Let $X=\mathbb{R}/\mathbb{Z}$. If $f\in L^2(X)$, we have the Fourier series expansion $f(x)=\sum_{k=-\infty}^\infty c_ke^{2i\pi k(x)}$ which converges in $L^2$.
Now, suppose $Y$ is an arbitrary probability space and let $F\in L^2(X\times Y)$. We have $F(\cdot,y)\in L^2(X)$ for a.e. $y$, and so we can write $F(x,y)=\sum_{k=-\infty}^\infty c_k(y)e^{2i\pi k(x)}$.
Is it generally the case that $c_k\in L^2(Y)$?
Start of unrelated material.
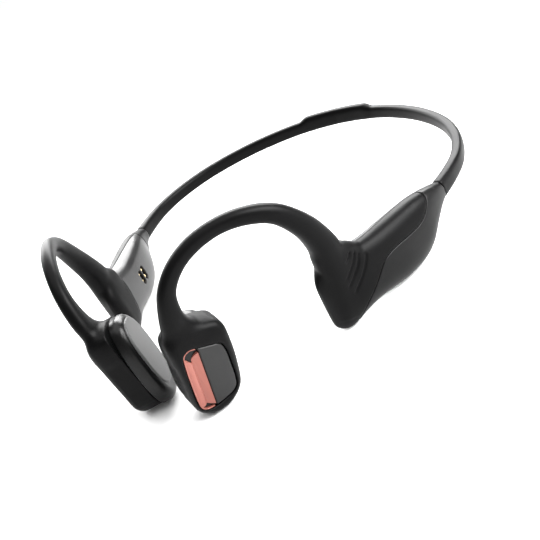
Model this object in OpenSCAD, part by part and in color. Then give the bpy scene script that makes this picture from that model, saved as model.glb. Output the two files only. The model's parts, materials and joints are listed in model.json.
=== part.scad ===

Yes, since the Fourier coefficients are given by inner products with the pure exponentials, which I will denote by $e_k$, so $e_k(x) = e^{2\pi i k x}$, and hence by Cauchy Schwarz $$ \int |c_k(y)|^2 dy = \int |\langle F(\cdot,y), e_k\rangle|^2 dy \leq \int \|F(\cdot,y)\|_{L^2}^2 \|e_k\|_{L^2}^2 d y = \|F\|_{L^2}^2 \cdot \|e_k\|_{L^2}^2. $$ Here, Tonelli's theorem was used in the last step.
Note: with a modification of this argument (using the Parseval identity) you can even show that $\int \sum_k |c_k(y)|^2 dy <\infty$.